You invite to your shores fugitives of oppression from abroad, honor them with banquets, greet them with ovations, cheer them, toast them, salute them, protect them, and pour out your money to them like water; but the fugitives from your own land you advertise, hunt, arrest, shoot and kill. You glory in your refinement and your universal education yet you maintain a system as barbarous and dreadful as ever stained the character of a nation — a system begun in avarice, supported in pride, and perpetuated in cruelty. You shed tears over fallen Hungary, and make the sad story of her wrongs the theme of your poets, statesmen and orators, till your gallant sons are ready to fly to arms to vindicate her cause against her oppressors; but, in regard to the ten thousand wrongs of the American slave, you would enforce the strictest silence, and would hail him as an enemy of the nation who dares to make those wrongs the subject of public discourse! You are all on fire at the mention of liberty for France or for Ireland; but are as cold as an iceberg at the thought of liberty for the enslaved of America. You discourse eloquently on the dignity of labor; yet, you sustain a system which, in its very essence, casts a stigma upon labor. You can bare your bosom to the storm of British artillery to throw off a threepenny tax on tea; and yet wring the last hard-earned farthing from the grasp of the black laborers of your country.

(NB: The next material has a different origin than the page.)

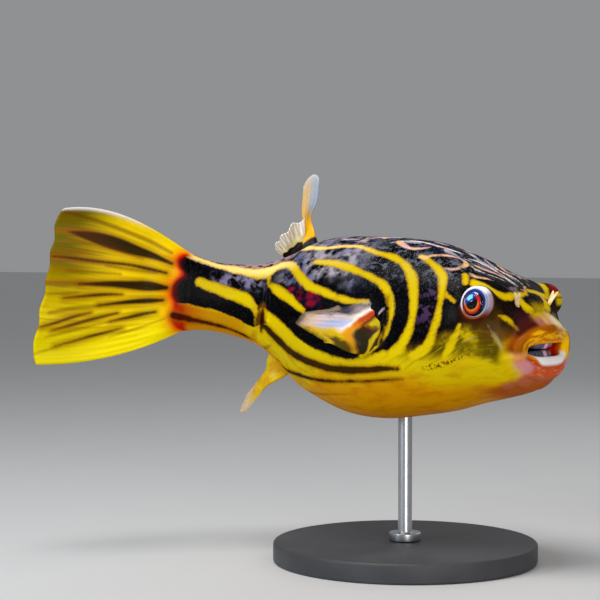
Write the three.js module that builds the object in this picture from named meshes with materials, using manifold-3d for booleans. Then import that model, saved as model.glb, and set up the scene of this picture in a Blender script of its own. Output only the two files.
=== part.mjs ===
// A freshwater pufferfish as a still, life-size model on a display stand.
// Millimetres, +Z up. The origin is the middle of the stand's foot, +X is the way the
// trunk faces, and -Y is the fish's right side.
//
// Places on the body are measured back along the spine from the lips. Across the spine,
// "left" runs to the fish's left and "up" to its back. The spine bends sideways, so the
// head looks to the right and the tail sweeps round to the right as well.

import * as THREE from 'three';
import { mergeVertices } from 'three/addons/utils/BufferGeometryUtils.js';
import Module from 'manifold-3d';

const wasm = await Module();
wasm.setup();

// ---- Driving dimensions ----------------------------------------------------------------

const GAP = 0.3;              // clearance between neighbouring pieces
const PITCH = 7;              // degrees that the snout points down
const SPINE_HEIGHT = 118;     // height of the spine above the foot, over the rod
const ROD_PLACE = 84;         // where along the spine the rod stands

const LIP_END = 4.4;          // the lips end and the head starts
const HEAD_END = 74;          // the head ends just before the gill openings
const TRUNK_END = 160;
const STEM_END = 203;         // the tail fin starts here
const BODY_END = 207;         // the flesh runs on a little into the tail fin

// Which way the spine faces, in degrees from +X, at places along it.
const HEADING = [
  [-10, -17], [0, -17], [24, -14], [58, -6], [98, 0], [134, 5],
  [150, 16], [166, 33], [182, 42], [223, 46], [280, 45],
];

// The body's outline, each as [place along the spine, distance from the spine].
const BACK = [
  [3, 12.5], [7, 16], [13, 21.5], [24, 29], [36, 33.5], [50, 38.5], [66, 42.5], [86, 43],
  [106, 41.5], [124, 39], [138, 34.5], [150, 27.5], [162, 21], [176, 18.5], [192, 18.5], [207, 22.5],
];
const BELLY = [
  [3, 14.5], [7, 19.5], [13, 22.5], [24, 27], [36, 31.5], [50, 37.5], [66, 42.5], [86, 47.5],
  [106, 48], [124, 43.5], [138, 38], [150, 29], [162, 21.5], [176, 18], [192, 17], [207, 19.5],
];
const SIDE = [
  [3, 21.5], [7, 24], [13, 26.5], [24, 31], [36, 33], [50, 35.5], [66, 38.5], [86, 41],
  [106, 39.5], [124, 34.5], [138, 27], [150, 19.5], [162, 13.5], [176, 10], [192, 7.5], [207, 4.2],
];
// How far below the spine the body is widest.
const SAG = [[3, 0], [13, 2], [36, 5], [66, 9], [92, 10.5], [106, 10], [124, 7], [150, 2], [176, 0], [207, 0]];

// How square the upper half of the body is: 1 is an ellipse, and less is squarer.
const ROUNDNESS = [
  [3, 1], [8, 1], [14, 0.82], [24, 0.64], [36, 0.72], [50, 0.82], [66, 0.89], [95, 0.93], [124, 1], [207, 1],
];

// The lips roll over and run back into the mouth, which widens behind them. Its corners lie
// further back than its middle.
const MOUTH = {
  lipDepth: 3.2, lipRoll: 0.8, halfWidth: 13, halfHeight: 3.8, throatDepth: 14, hollow: 0.7,
  cornerSetBack: 4, setBackEnds: 22,
};
const EYE = { place: 26, out: 28, up: 19.8, radius: 7.9, lid: 0.8, lidReach: 3.8, tilt: 8 };
// The flesh swells round each eye. `angle` is where that is round the body.
const BROW = { rise: 3, angle: 36, reach: 9, spread: 22 };

const STAND = { footRadius: 66, footHeight: 10, edge: 1.5, rodRadius: 3.5, collarRadius: 8, collarHeight: 4 };

// ---- Small maths -----------------------------------------------------------------------

const radians = THREE.MathUtils.degToRad;
const mix = THREE.MathUtils.lerp;
const clamp = THREE.MathUtils.clamp;

function ease(from, to, x) {
  const t = clamp((x - from) / (to - from), 0, 1);
  return t * t * (3 - 2 * t);
}

// A smooth curve through a few [place, value] points.
function along(points, x) {
  const slope = (i) => (points[i + 1][1] - points[i][1]) / (points[i + 1][0] - points[i][0]);
  const last = points.length - 1;
  const tangent = (i) => {
    if (i === 0) return slope(0);
    if (i === last) return slope(last - 1);
    const before = points[i][0] - points[i - 1][0];
    const after = points[i + 1][0] - points[i][0];
    return (slope(i - 1) * after + slope(i) * before) / (before + after);
  };
  let i = 0;
  while (i < last - 1 && x > points[i + 1][0]) i += 1;
  const span = points[i + 1][0] - points[i][0];
  const t = (x - points[i][0]) / span;
  const rest = 1 - t;
  return (1 + 2 * t) * rest * rest * points[i][1] + t * rest * rest * span * tangent(i)
    + t * t * (3 - 2 * t) * points[i + 1][1] - t * t * rest * span * tangent(i + 1);
}

// ---- The spine -------------------------------------------------------------------------

// Walks the spine in steps from the rod, so that the spine stands over the origin there.
const SPINE_STEP = 1;
const SPINE_START = -10;
const SPINE_STOP = 280;

function walkSpine(to) {
  const step = Math.sign(to - ROD_PLACE) * SPINE_STEP;
  const path = [[ROD_PLACE, 0, 0]];
  let [x, y] = [0, 0];
  for (let place = ROD_PLACE; step * (to - place) > 0; place += step) {
    const heading = radians(along(HEADING, place + step / 2));
    x -= step * Math.cos(heading) * Math.cos(radians(PITCH));
    y -= step * Math.sin(heading) * Math.cos(radians(PITCH));
    path.push([place + step, x, y]);
  }
  return path;
}

const SPINE = [...walkSpine(SPINE_START).reverse(), ...walkSpine(SPINE_STOP).slice(1)];

// The point of the spine at a place, with the directions forward, left and up there.
function spineAt(place) {
  const index = clamp(Math.floor((place - SPINE_START) / SPINE_STEP), 0, SPINE.length - 2);
  const [start, x0, y0] = SPINE[index];
  const [, x1, y1] = SPINE[index + 1];
  const t = (place - start) / SPINE_STEP;
  const height = SPINE_HEIGHT + (place - ROD_PLACE) * Math.sin(radians(PITCH));
  const heading = radians(along(HEADING, place));
  const level = Math.cos(radians(PITCH));
  const forward = new THREE.Vector3(
    Math.cos(heading) * level, Math.sin(heading) * level, -Math.sin(radians(PITCH)));
  const left = new THREE.Vector3(-Math.sin(heading), Math.cos(heading), 0);
  const up = new THREE.Vector3().crossVectors(forward, left);
  return { point: new THREE.Vector3(mix(x0, x1, t), mix(y0, y1, t), height), forward, left, up };
}

// A point given by its place along the spine and its distances left of and above it.
function onBody(place, left, up) {
  const spine = spineAt(place);
  return spine.point.clone().addScaledVector(spine.left, left).addScaledVector(spine.up, up);
}

// ---- The body's skin -------------------------------------------------------------------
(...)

Allow me to say, in conclusion, notwithstanding the dark picture I have this day presented of the state of the nation, I do not despair of this country. There are forces in operation, which must inevitably work the downfall of slavery. “The arm of the Lord is not shortened,” and the doom of slavery is certain. I, therefore, leave off where I began, with hope. While drawing encouragement from the Declaration of Independence, the great principles it contains, and the genius of American Institutions, my spirit is also cheered by the obvious tendencies of the age. Nations do not now stand in the same relation to each other that they did ages ago. No nation can now shut itself up from the surrounding world, and trot round in the same old path of its fathers without interference. The time was when such could be done. Long established customs of hurtful character could formerly fence themselves in, and do their evil work with social impunity. Knowledge was then confined and enjoyed by the privileged few, and the multitude walked on in mental darkness. But a change has now come over the affairs of mankind. Walled cities and empires have become unfashionable. The arm of commerce has borne away the gates of the strong city. Intelligence is penetrating the darkest corners of the globe. It makes its pathway over and under the sea, as well as on the earth. Wind, steam, and lightning are its chartered agents. Oceans no longer divide, but link nations together…

Frederick Douglass, who himself escaped from slavery, found reason to hope for the future even as he would “pour out a fiery stream of biting ridicule, blasting reproach, withering sarcasm, and stern rebuke.” He saw a future worth fighting for. On this 4th of July, so should we!